- _COLLECTED DATA_:
--------------------------------
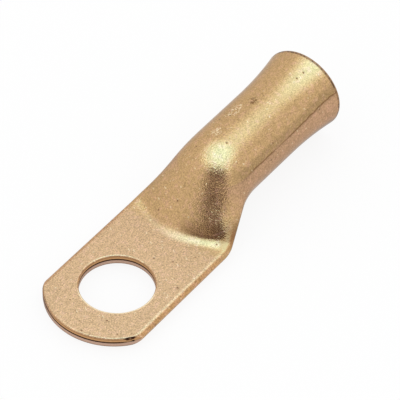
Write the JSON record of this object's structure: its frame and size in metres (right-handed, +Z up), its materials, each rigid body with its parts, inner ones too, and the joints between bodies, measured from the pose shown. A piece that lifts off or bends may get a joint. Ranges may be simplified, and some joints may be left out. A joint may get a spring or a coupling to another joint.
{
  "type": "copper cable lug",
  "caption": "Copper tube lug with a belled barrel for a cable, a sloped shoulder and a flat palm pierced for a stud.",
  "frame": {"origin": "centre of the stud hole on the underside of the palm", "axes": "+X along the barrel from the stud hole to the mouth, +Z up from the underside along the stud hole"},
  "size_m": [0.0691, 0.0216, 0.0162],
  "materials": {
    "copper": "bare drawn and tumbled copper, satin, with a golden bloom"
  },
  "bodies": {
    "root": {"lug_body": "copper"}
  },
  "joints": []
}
--------------------------------
Repeat the material above in full, quoting it exactly.

- _SOLVED EXERCISE_:
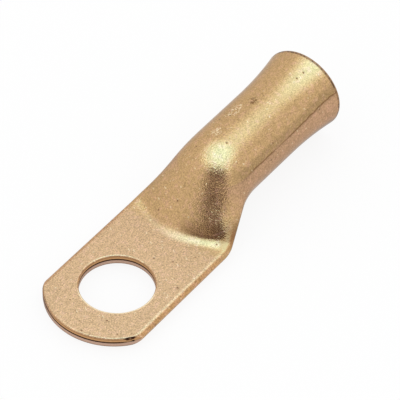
Write the JSON record of this object's structure: its frame and size in metres (right-handed, +Z up), its materials, each rigid body with its parts, inner ones too, and the joints between bodies, measured from the pose shown. A piece that lifts off or bends may get a joint. Ranges may be simplified, and some joints may be left out. A joint may get a spring or a coupling to another joint.
{
  "type": "copper cable lug",
  "caption": "Copper tube lug with a belled barrel for a cable, a sloped shoulder and a flat palm pierced for a stud.",
  "frame": {"origin": "centre of the stud hole on the underside of the palm", "axes": "+X along the barrel from the stud hole to the mouth, +Z up from the underside along the stud hole"},
  "size_m": [0.0691, 0.0216, 0.0162],
  "materials": {
    "copper": "bare drawn and tumbled copper, satin, with a golden bloom"
  },
  "bodies": {
    "root": {"lug_body": "copper"}
  },
  "joints": []
}